• OBJECTIVE:
All entries should be output exactly as they stand.

** START **

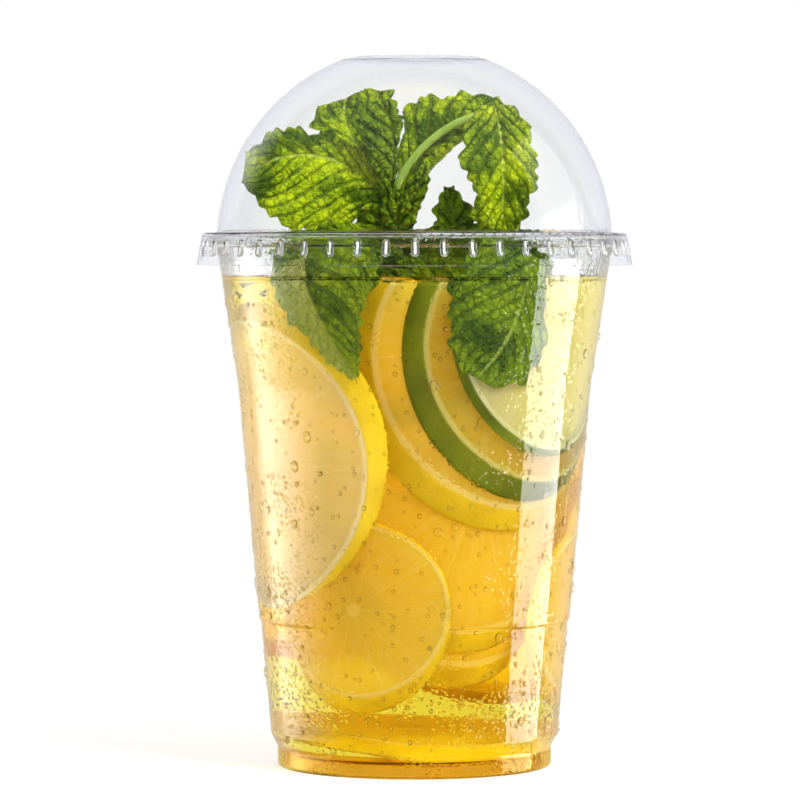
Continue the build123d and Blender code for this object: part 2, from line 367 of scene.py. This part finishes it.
PALE_LEMON = {"rind": (0.66, 0.44, 0.006, 1), "zest": (0.80, 0.58, 0.015, 1), "pith": (0.90, 0.86, 0.62, 1),
              "flesh": (0.92, 0.80, 0.36, 1), "pale": (0.95, 0.89, 0.56, 1),
              "glow": (0.98, 0.88, 0.36, 1), "clear": (0.99, 0.95, 0.58, 1), "wedges": 10}
LIME = {"rind": (0.065, 0.105, 0.002, 1), "zest": (0.17, 0.23, 0.006, 1), "pith": (0.66, 0.70, 0.30, 1),
        "flesh": (0.74, 0.62, 0.05, 1), "pale": (0.86, 0.76, 0.16, 1),
        "glow": (0.85, 0.72, 0.05, 1), "clear": (0.97, 0.86, 0.25, 1), "wedges": 9}
PALE_LIME = {"rind": (0.055, 0.10, 0.002, 1), "zest": (0.14, 0.21, 0.006, 1), "pith": (0.86, 0.86, 0.52, 1),
             "flesh": (0.80, 0.82, 0.36, 1), "pale": (0.90, 0.92, 0.58, 1),
             "glow": (0.92, 0.90, 0.36, 1), "clear": (0.97, 0.96, 0.60, 1), "wedges": 9}
FACE_EDGE = 0.90  # where the pith meets the rind on a face, as a share of the radius


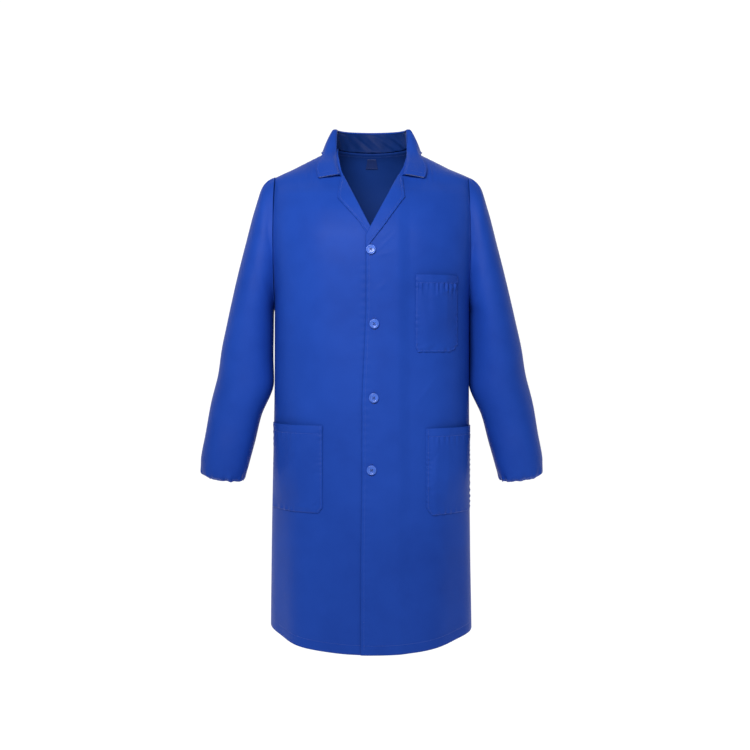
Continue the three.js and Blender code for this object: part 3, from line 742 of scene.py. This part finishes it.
RELIEF = {"chest_pocket_cloth": 1.9, "right_pocket_cloth": 0.4, "left_pocket_cloth": 0.9}
SIDES = {"chest_pocket_cloth": 1.7, "right_pocket_cloth": 0.9, "left_pocket_cloth": 1.2}
FOLDS = {
    "chest_pocket_cloth": lambda x, z: (0.9 * bump_at(x, z, 100, -330, 9, 50, 0.1) - 0.7 * bump_at(x, z, 112, -330, 8, 60, 0.1)
                                        + 1.0 * bump_at(x, z, 140, -309, 26, 5, 0.5) - 0.8 * bump_at(x, z, 118, -306, 20, 4, -0.6)
                                        + 1.1 * bump_at(x, z, 93, -296, 8, 6, 0.8) + 0.9 * bump_at(x, z, 160, -298, 10, 4, 0.9)
                                        + 1.0 * bump_at(x, z, 106, -419, 10, 5, 0.2) - 0.9 * bump_at(x, z, 122, -421, 6, 5, 0.9) + 0.9 * bump_at(x, z, 138, -418, 9, 4, -0.5)),
    "right_pocket_cloth": lambda x, z: (2.4 * bump_at(x, z, -150, -650, 70, 14, 0.95) - 1.6 * bump_at(x, z, -172, -612, 40, 11, 0.8)
                                        + 1.3 * bump_at(x, z, -112, -722, 12, 5, 0.7) - 1.2 * bump_at(x, z, -104, -722, 12, 4, 0.9)
                                        + 1.0 * bump_at(x, z, -128, -733, 20, 4, -0.1) + 0.9 * bump_at(x, z, -108, -655, 10, 4, 0.5)),
    "left_pocket_cloth": lambda x, z: (1.2 * bump_at(x, z, 124, -660, 7, 70, 0.0) - 1.3 * bump_at(x, z, 114, -650, 5, 80, 0.0)
                                       + 1.0 * bump_at(x, z, 113, -690, 14, 4, 0.5) - 0.9 * bump_at(x, z, 116, -701, 14, 4, 0.3)
                                       + 0.8 * bump_at(x, z, 128, -742, 22, 5, 0.0) + 0.9 * bump_at(x, z, 165, -650, 12, 60, 0.1)),
}
chest_pocket, chest_st = pocket(CHEST, "chest_pocket_cloth", 6.0, 1, (5, 11), (13, 14), 3)
right_pocket, right_st = pocket(RIGHT, "right_pocket_cloth", 9.0, -1, (0, 0), (9, 11), 7)
left_pocket, left_st = pocket(LEFT, "left_pocket_cloth", 9.0, 1, (10.5, 15), (0, 0), 11)


# ------------------------------------------------------------------- lapels
def lapel(side, name):
    if side > 0:
        outer = [(56.4, -70), (62.4, -78), (66.3, -122.5), (21.1, -186), (-1.2, -213.2), (-11.2, -235)]
        roll = LEFT_NECK + [(-11.4, -235)]
        z = rows_between(-234.0, -70.3, 1.6)
    else:
        outer = [(-56.4, -70), (-62.9, -77), (-67.6, -121.9), (-23.8, -172.0), (-12.0, -192), (-8.5, -203)]
        roll = RIGHT_NECK + [(-3.2, -190), (-7.6, -203)]
        z = rows_between(-202.5, -70.3, 1.6)
    xr, xo = line_x(roll, z), line_x(outer, z)
    w = np.maximum(np.abs(xo - xr), 0.4)
    r = np.minimum(2.3, 0.35 * w) * (1 if side > 0 else 1.0)
    if side < 0:
        r = r * (0.25 + 0.75 * smooth((z + 190) / 40))
    cen = 0.9
    cols = []
    inside = np.minimum(7.0, 0.6 * w)
    for q in np.linspace(1, 0, 4)[:-1]:
        cols.append((r + inside * q, -r + cen - 0.2))
    for tau in np.linspace(0, math.pi, 11):
        cols.append((r - r * math.sin(tau), cen - r * math.cos(tau)))
    nflat = 34
    for q in np.linspace(0, 1, nflat)[1:]:
        dx = r + (w - r) * q
        k = smooth((dx - r) / 16.0)
        cols.append((dx, (cen + r) * (1 - k) + 3.0 * k))
    dx = np.stack([c[0] for c in cols], 1)
    off = np.stack([np.broadcast_to(c[1], z.shape) for c in cols], 1)
    zz = np.broadcast_to(z[:, None], dx.shape)
    x = xr[:, None] + side * dx
    flat = np.arange(len(cols))[None] > 13
    de = w[:, None] - dx
    off = off + np.where(flat, 0.45 * wave(x, zz, 31, 4, 38, 0.8) * smooth(dx / 12) * smooth(de / 5), 0)
    off = off + np.where(flat, 0.3 * np.exp(-(de / 5) ** 2) * np.sin(zz * 2 * math.pi / 10.5), 0)
    off = off + np.where(flat, -0.3 * np.exp(-((de - 5.0) / 1.0) ** 2) - 0.4 * np.clip(1 - de / 1.0, 0, 1) ** 2, 0)
    off = np.where(flat, np.maximum(off, 1.3), off)
    base = rise(x) if side > 0 else 0.0
    P, N = trunk(phi_at(x, zz), zz, off + base)
    th = np.where(flat, np.minimum(1.3, 0.9 * off), 0.6)
    o = cloth(name, P, th, outward=None, mats=[FACING, COAT], uv_shift=(3000 + 200 * side, 0)) if False else None
    # orientation: the outside of the flat part faces away from the body
    Pn = grid_normals(P)
    s = np.sign(np.sum(Pn[:, -20] * N[:, -20]))
    Nn = Pn * s
    o = cloth(name, P, th, outward=Nn, mats=[COAT, COAT], uv_shift=(3000 + 200 * side, 0))
    # topstitching a few millimetres inside the outer edge
    runs = []
    rows = np.arange(3, len(z) - 2)
    line, nrm = [], []
    for i in rows[::-1]:
        if w[i] < 9:
            continue
        j = np.argmin(np.abs(dx[i] - (w[i] - 5.0)) + (np.arange(len(cols)) < 14) * 100)
        line.append(P[i, j])
        nrm.append(N[i, j])
    if len(line) > 4:
        line = np.array(line)
        k = np.ones(5) / 5
        pad = np.pad(line, ((2, 2), (0, 0)), mode="edge")
        line = np.stack([np.convolve(pad[:, c], k, "valid") for c in range(3)], -1)
        runs = stitch_runs(line, np.array(nrm), 2.9, 2.2, lift=0.3)
    st = threads(name.replace("_cloth", "") + "_topstitch", runs)
    return o, st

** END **

• WRITTEN ANSWER:
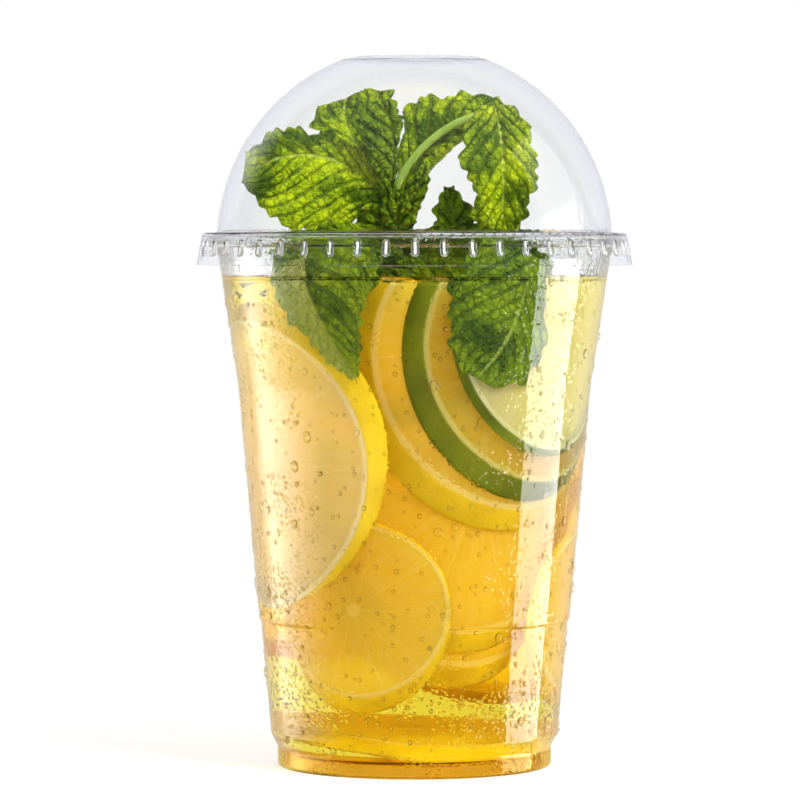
Continue the build123d and Blender code for this object: part 2, from line 367 of scene.py. This part finishes it.
PALE_LEMON = {"rind": (0.66, 0.44, 0.006, 1), "zest": (0.80, 0.58, 0.015, 1), "pith": (0.90, 0.86, 0.62, 1),
              "flesh": (0.92, 0.80, 0.36, 1), "pale": (0.95, 0.89, 0.56, 1),
              "glow": (0.98, 0.88, 0.36, 1), "clear": (0.99, 0.95, 0.58, 1), "wedges": 10}
LIME = {"rind": (0.065, 0.105, 0.002, 1), "zest": (0.17, 0.23, 0.006, 1), "pith": (0.66, 0.70, 0.30, 1),
        "flesh": (0.74, 0.62, 0.05, 1), "pale": (0.86, 0.76, 0.16, 1),
        "glow": (0.85, 0.72, 0.05, 1), "clear": (0.97, 0.86, 0.25, 1), "wedges": 9}
PALE_LIME = {"rind": (0.055, 0.10, 0.002, 1), "zest": (0.14, 0.21, 0.006, 1), "pith": (0.86, 0.86, 0.52, 1),
             "flesh": (0.80, 0.82, 0.36, 1), "pale": (0.90, 0.92, 0.58, 1),
             "glow": (0.92, 0.90, 0.36, 1), "clear": (0.97, 0.96, 0.60, 1), "wedges": 9}
FACE_EDGE = 0.90  # where the pith meets the rind on a face, as a share of the radius


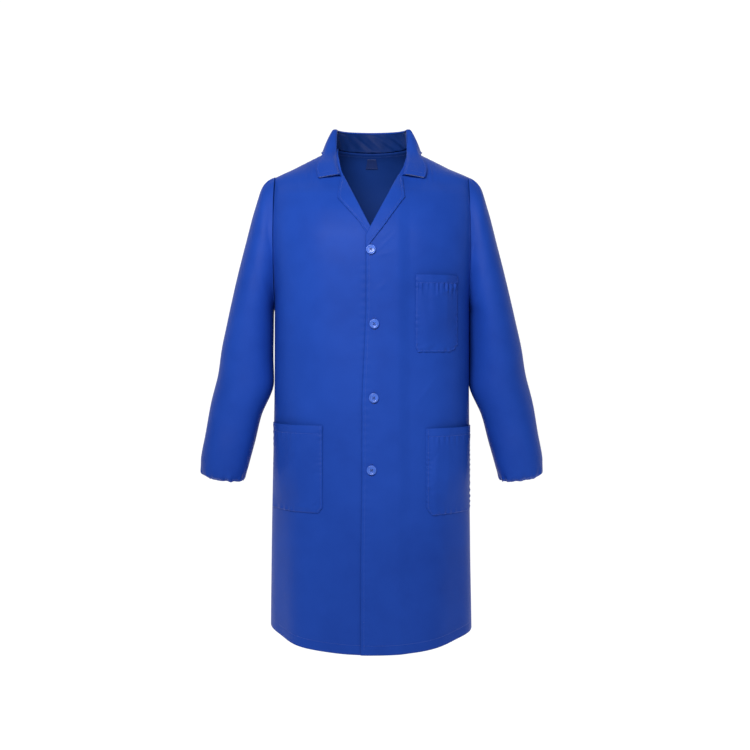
Continue the three.js and Blender code for this object: part 3, from line 742 of scene.py. This part finishes it.
RELIEF = {"chest_pocket_cloth": 1.9, "right_pocket_cloth": 0.4, "left_pocket_cloth": 0.9}
SIDES = {"chest_pocket_cloth": 1.7, "right_pocket_cloth": 0.9, "left_pocket_cloth": 1.2}
FOLDS = {
    "chest_pocket_cloth": lambda x, z: (0.9 * bump_at(x, z, 100, -330, 9, 50, 0.1) - 0.7 * bump_at(x, z, 112, -330, 8, 60, 0.1)
                                        + 1.0 * bump_at(x, z, 140, -309, 26, 5, 0.5) - 0.8 * bump_at(x, z, 118, -306, 20, 4, -0.6)
                                        + 1.1 * bump_at(x, z, 93, -296, 8, 6, 0.8) + 0.9 * bump_at(x, z, 160, -298, 10, 4, 0.9)
                                        + 1.0 * bump_at(x, z, 106, -419, 10, 5, 0.2) - 0.9 * bump_at(x, z, 122, -421, 6, 5, 0.9) + 0.9 * bump_at(x, z, 138, -418, 9, 4, -0.5)),
    "right_pocket_cloth": lambda x, z: (2.4 * bump_at(x, z, -150, -650, 70, 14, 0.95) - 1.6 * bump_at(x, z, -172, -612, 40, 11, 0.8)
                                        + 1.3 * bump_at(x, z, -112, -722, 12, 5, 0.7) - 1.2 * bump_at(x, z, -104, -722, 12, 4, 0.9)
                                        + 1.0 * bump_at(x, z, -128, -733, 20, 4, -0.1) + 0.9 * bump_at(x, z, -108, -655, 10, 4, 0.5)),
    "left_pocket_cloth": lambda x, z: (1.2 * bump_at(x, z, 124, -660, 7, 70, 0.0) - 1.3 * bump_at(x, z, 114, -650, 5, 80, 0.0)
                                       + 1.0 * bump_at(x, z, 113, -690, 14, 4, 0.5) - 0.9 * bump_at(x, z, 116, -701, 14, 4, 0.3)
                                       + 0.8 * bump_at(x, z, 128, -742, 22, 5, 0.0) + 0.9 * bump_at(x, z, 165, -650, 12, 60, 0.1)),
}
chest_pocket, chest_st = pocket(CHEST, "chest_pocket_cloth", 6.0, 1, (5, 11), (13, 14), 3)
right_pocket, right_st = pocket(RIGHT, "right_pocket_cloth", 9.0, -1, (0, 0), (9, 11), 7)
left_pocket, left_st = pocket(LEFT, "left_pocket_cloth", 9.0, 1, (10.5, 15), (0, 0), 11)


# ------------------------------------------------------------------- lapels
def lapel(side, name):
    if side > 0:
        outer = [(56.4, -70), (62.4, -78), (66.3, -122.5), (21.1, -186), (-1.2, -213.2), (-11.2, -235)]
        roll = LEFT_NECK + [(-11.4, -235)]
        z = rows_between(-234.0, -70.3, 1.6)
    else:
        outer = [(-56.4, -70), (-62.9, -77), (-67.6, -121.9), (-23.8, -172.0), (-12.0, -192), (-8.5, -203)]
        roll = RIGHT_NECK + [(-3.2, -190), (-7.6, -203)]
        z = rows_between(-202.5, -70.3, 1.6)
    xr, xo = line_x(roll, z), line_x(outer, z)
    w = np.maximum(np.abs(xo - xr), 0.4)
    r = np.minimum(2.3, 0.35 * w) * (1 if side > 0 else 1.0)
    if side < 0:
        r = r * (0.25 + 0.75 * smooth((z + 190) / 40))
    cen = 0.9
    cols = []
    inside = np.minimum(7.0, 0.6 * w)
    for q in np.linspace(1, 0, 4)[:-1]:
        cols.append((r + inside * q, -r + cen - 0.2))
    for tau in np.linspace(0, math.pi, 11):
        cols.append((r - r * math.sin(tau), cen - r * math.cos(tau)))
    nflat = 34
    for q in np.linspace(0, 1, nflat)[1:]:
        dx = r + (w - r) * q
        k = smooth((dx - r) / 16.0)
        cols.append((dx, (cen + r) * (1 - k) + 3.0 * k))
    dx = np.stack([c[0] for c in cols], 1)
    off = np.stack([np.broadcast_to(c[1], z.shape) for c in cols], 1)
    zz = np.broadcast_to(z[:, None], dx.shape)
    x = xr[:, None] + side * dx
    flat = np.arange(len(cols))[None] > 13
    de = w[:, None] - dx
    off = off + np.where(flat, 0.45 * wave(x, zz, 31, 4, 38, 0.8) * smooth(dx / 12) * smooth(de / 5), 0)
    off = off + np.where(flat, 0.3 * np.exp(-(de / 5) ** 2) * np.sin(zz * 2 * math.pi / 10.5), 0)
    off = off + np.where(flat, -0.3 * np.exp(-((de - 5.0) / 1.0) ** 2) - 0.4 * np.clip(1 - de / 1.0, 0, 1) ** 2, 0)
    off = np.where(flat, np.maximum(off, 1.3), off)
    base = rise(x) if side > 0 else 0.0
    P, N = trunk(phi_at(x, zz), zz, off + base)
    th = np.where(flat, np.minimum(1.3, 0.9 * off), 0.6)
    o = cloth(name, P, th, outward=None, mats=[FACING, COAT], uv_shift=(3000 + 200 * side, 0)) if False else None
    # orientation: the outside of the flat part faces away from the body
    Pn = grid_normals(P)
    s = np.sign(np.sum(Pn[:, -20] * N[:, -20]))
    Nn = Pn * s
    o = cloth(name, P, th, outward=Nn, mats=[COAT, COAT], uv_shift=(3000 + 200 * side, 0))
    # topstitching a few millimetres inside the outer edge
    runs = []
    rows = np.arange(3, len(z) - 2)
    line, nrm = [], []
    for i in rows[::-1]:
        if w[i] < 9:
            continue
        j = np.argmin(np.abs(dx[i] - (w[i] - 5.0)) + (np.arange(len(cols)) < 14) * 100)
        line.append(P[i, j])
        nrm.append(N[i, j])
    if len(line) > 4:
        line = np.array(line)
        k = np.ones(5) / 5
        pad = np.pad(line, ((2, 2), (0, 0)), mode="edge")
        line = np.stack([np.convolve(pad[:, c], k, "valid") for c in range(3)], -1)
        runs = stitch_runs(line, np.array(nrm), 2.9, 2.2, lift=0.3)
    st = threads(name.replace("_cloth", "") + "_topstitch", runs)
    return o, st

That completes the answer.